Your task -
Output the lines below exactly, please, from the first line until the line with "return sum(points, Vector())", counting both.

Data segment -
□ □ □

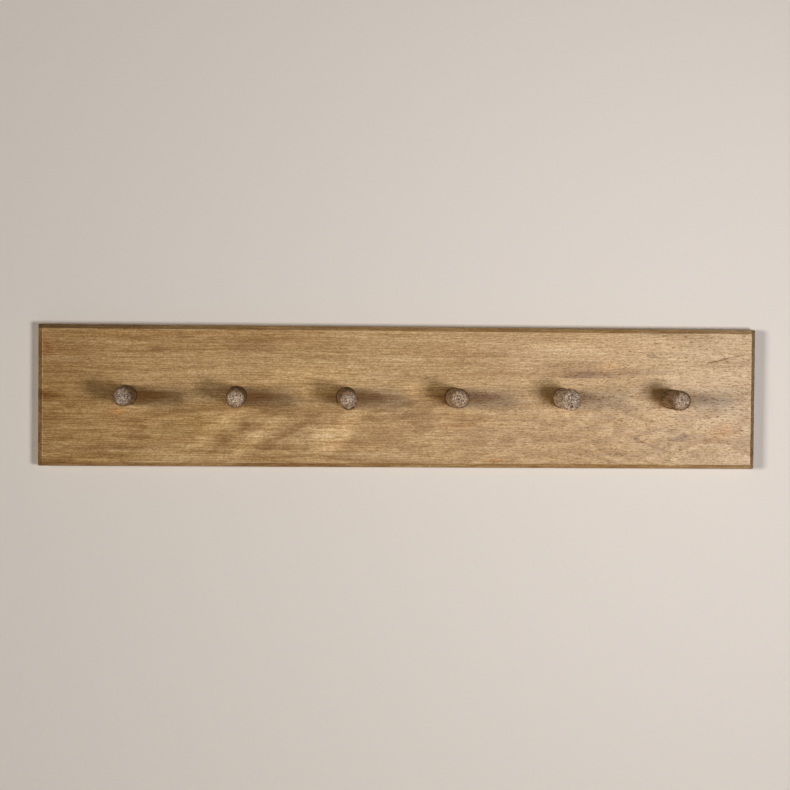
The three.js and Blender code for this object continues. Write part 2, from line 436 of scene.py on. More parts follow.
def middle(points):
    return sum(points, Vector()) / len(points)


def peg_axis(name):
    """The tail's middle, the tip's middle, and the radius of the shank."""
    corners = {tuple(round(c, 6) for c in v.co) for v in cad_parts[name].data.vertices}
    tail = middle([Vector(c) for c in corners if c[1] > -10 * MM])
    tip_points = [Vector(c) for c in corners if c[1] < FACE_Y - PEG_LENGTH_IN_SIGHT + 10 * MM]
    along = (middle(tip_points) - tail).normalized()
    radius = max((p - tail - along * (p - tail).dot(along)).length for p in tip_points)
    reach = max((p - tail).dot(along) for p in tip_points)
    tail_end = min((Vector(c) - tail).dot(along) for c in corners)
    return tail + along * tail_end, tail + along * reach, radius


PEG_AXES = {name: peg_axis(name) for name in PEG_NAMES}
PEG_RADIUS = sum(radius for _, _, radius in PEG_AXES.values()) / len(PEG_AXES)
for name, (tail, tip, radius) in PEG_AXES.items():
    lean = (tip - tail).normalized()
    print(name, "length", round((tip - tail).length / MM, 1), "radius", round(radius / MM, 2),
          "lean", round(math.degrees(math.asin(lean.x)), 2), round(math.degrees(math.asin(-lean.z)), 2))


def peg_turn(name):
    """The rotation that lays the Z axis along a peg, from its tail to its tip."""
    tail, tip, _ = PEG_AXES[name]
    return Vector((0, 0, 1)).rotation_difference(tip - tail).to_matrix()


def peg_places(name):
    """Where a peg's socket opens in the face, and where the head of its screw lies near the back."""
    tail, tip, _ = PEG_AXES[name]
    along = (tip - tail).normalized()
    mouth = tail + along * (SOCKET_DEPTH - GAP)
    return mouth, mouth - along * (-FACE_Y - PEG_SCREW_SINK)

# %% [markdown]
# ## Two ways to start a shape
#
# Most of the small parts are round, so they start on the lathe: half of the outline is drawn one point at
# a time and spun about its axis. The keyhole plates and their recesses are slots with round ends. Such a
# slot is a disc whose upper half has been pulled away from its lower half.

# %% The lathe and the slot


def start_as_point(name):
    """A new piece that is one vertex at the origin, selected in edit mode and ready to be extruded."""
    clear_selection()
    bpy.ops.mesh.primitive_plane_add(size=1 * MM)
    piece = named(name)
    bpy.ops.object.mode_set(mode="EDIT")
    bpy.ops.mesh.select_mode(type="VERT")
    bpy.ops.mesh.select_all(action="SELECT")
    bpy.ops.mesh.merge(type="CENTER")
    return piece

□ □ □

Written solution -
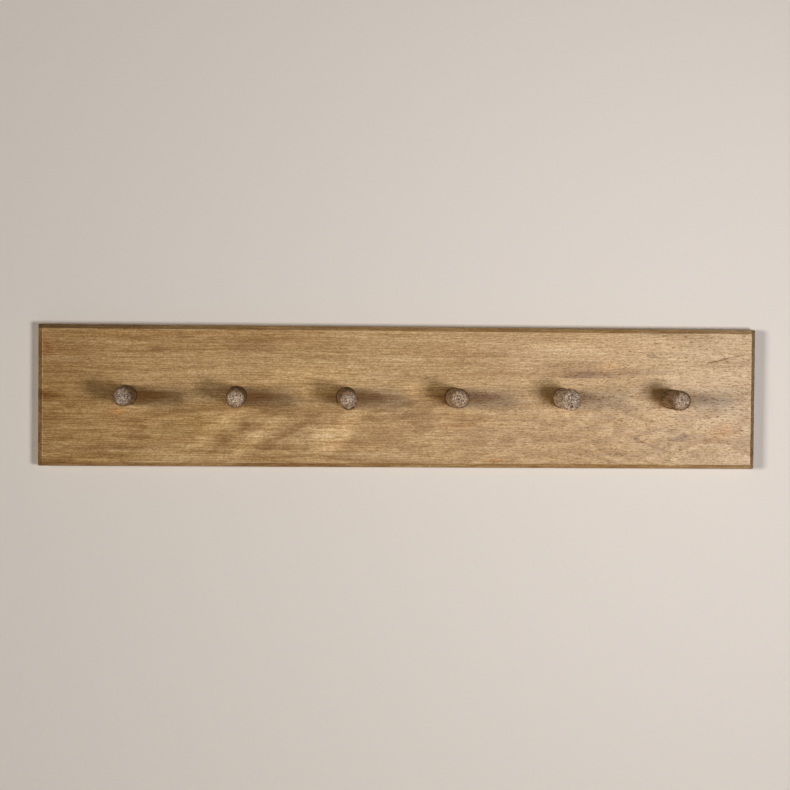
The three.js and Blender code for this object continues. Write part 2, from line 436 of scene.py on. More parts follow.
def middle(points):
    return sum(points, Vector()) / len(points)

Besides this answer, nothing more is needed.